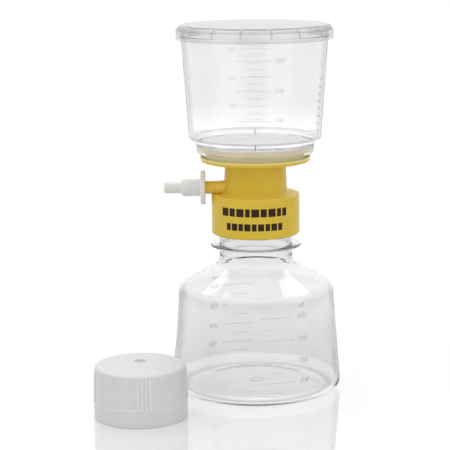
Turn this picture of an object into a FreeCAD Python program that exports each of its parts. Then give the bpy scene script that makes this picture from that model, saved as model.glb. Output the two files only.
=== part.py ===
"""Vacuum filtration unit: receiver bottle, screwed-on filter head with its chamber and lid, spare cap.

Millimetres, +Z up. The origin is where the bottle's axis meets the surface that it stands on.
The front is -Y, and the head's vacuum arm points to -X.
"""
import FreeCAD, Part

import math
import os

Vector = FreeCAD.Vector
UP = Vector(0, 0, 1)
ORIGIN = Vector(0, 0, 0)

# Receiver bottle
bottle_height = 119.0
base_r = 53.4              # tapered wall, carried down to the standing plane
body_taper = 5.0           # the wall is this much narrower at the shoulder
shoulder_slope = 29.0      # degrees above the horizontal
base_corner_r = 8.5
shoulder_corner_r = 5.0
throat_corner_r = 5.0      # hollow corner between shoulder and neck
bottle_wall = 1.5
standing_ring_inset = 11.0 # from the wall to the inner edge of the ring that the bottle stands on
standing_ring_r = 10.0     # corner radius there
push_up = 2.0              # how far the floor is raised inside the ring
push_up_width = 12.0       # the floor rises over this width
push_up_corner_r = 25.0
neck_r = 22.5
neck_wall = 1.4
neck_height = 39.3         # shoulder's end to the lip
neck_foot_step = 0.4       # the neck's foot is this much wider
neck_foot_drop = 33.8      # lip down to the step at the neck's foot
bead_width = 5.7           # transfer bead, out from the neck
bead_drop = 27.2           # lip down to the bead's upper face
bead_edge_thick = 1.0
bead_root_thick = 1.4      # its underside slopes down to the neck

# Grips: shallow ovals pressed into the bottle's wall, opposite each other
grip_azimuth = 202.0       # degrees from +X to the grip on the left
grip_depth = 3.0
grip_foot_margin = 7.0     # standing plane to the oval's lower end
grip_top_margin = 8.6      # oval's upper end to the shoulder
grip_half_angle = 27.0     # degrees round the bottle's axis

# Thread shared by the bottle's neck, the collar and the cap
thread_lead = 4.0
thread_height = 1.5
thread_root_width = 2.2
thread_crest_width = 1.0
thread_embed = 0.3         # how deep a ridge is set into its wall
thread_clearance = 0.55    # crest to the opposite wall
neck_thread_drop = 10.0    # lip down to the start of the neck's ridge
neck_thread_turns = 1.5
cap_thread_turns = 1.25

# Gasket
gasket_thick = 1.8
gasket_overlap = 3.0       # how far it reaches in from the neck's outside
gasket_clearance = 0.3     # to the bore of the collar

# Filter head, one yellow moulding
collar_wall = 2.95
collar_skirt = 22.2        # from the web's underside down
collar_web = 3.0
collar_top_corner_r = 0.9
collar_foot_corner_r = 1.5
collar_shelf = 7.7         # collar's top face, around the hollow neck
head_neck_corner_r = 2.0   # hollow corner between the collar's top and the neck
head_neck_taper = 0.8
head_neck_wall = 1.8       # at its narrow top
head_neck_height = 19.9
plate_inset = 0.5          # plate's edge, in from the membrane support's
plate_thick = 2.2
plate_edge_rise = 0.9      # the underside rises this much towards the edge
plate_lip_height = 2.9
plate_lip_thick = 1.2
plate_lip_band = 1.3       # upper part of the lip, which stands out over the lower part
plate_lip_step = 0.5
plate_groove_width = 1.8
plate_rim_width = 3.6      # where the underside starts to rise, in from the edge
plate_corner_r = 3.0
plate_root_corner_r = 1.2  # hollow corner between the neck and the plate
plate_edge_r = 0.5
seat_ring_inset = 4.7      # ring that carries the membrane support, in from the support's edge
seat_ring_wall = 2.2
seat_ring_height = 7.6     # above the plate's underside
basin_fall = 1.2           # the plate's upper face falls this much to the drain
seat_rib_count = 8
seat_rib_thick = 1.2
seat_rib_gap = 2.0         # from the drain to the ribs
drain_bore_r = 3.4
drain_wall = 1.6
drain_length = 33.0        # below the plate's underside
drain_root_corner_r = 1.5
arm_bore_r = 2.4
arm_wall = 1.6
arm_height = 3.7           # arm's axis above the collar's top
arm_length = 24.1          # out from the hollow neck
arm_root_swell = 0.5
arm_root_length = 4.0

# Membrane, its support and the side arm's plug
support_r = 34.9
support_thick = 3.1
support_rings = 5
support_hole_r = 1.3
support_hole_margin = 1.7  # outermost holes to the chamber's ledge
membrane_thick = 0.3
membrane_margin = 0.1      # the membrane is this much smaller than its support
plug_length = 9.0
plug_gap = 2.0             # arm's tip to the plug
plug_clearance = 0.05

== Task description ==
In the listing above, please print only the lines from the first one to the line where "import FreeCAD, Part" appears, exactly as written, both of those lines included.

== Exercise output ==
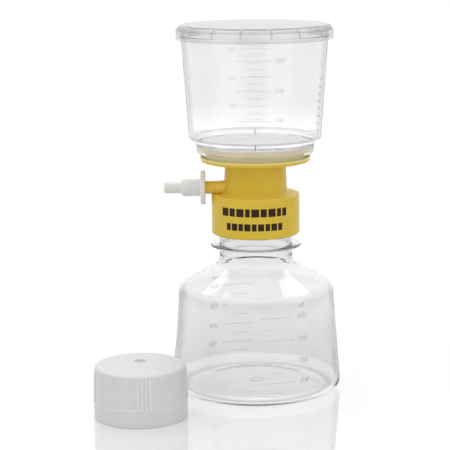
Turn this picture of an object into a FreeCAD Python program that exports each of its parts. Then give the bpy scene script that makes this picture from that model, saved as model.glb. Output the two files only.
=== part.py ===
"""Vacuum filtration unit: receiver bottle, screwed-on filter head with its chamber and lid, spare cap.

Millimetres, +Z up. The origin is where the bottle's axis meets the surface that it stands on.
The front is -Y, and the head's vacuum arm points to -X.
"""
import FreeCAD, Part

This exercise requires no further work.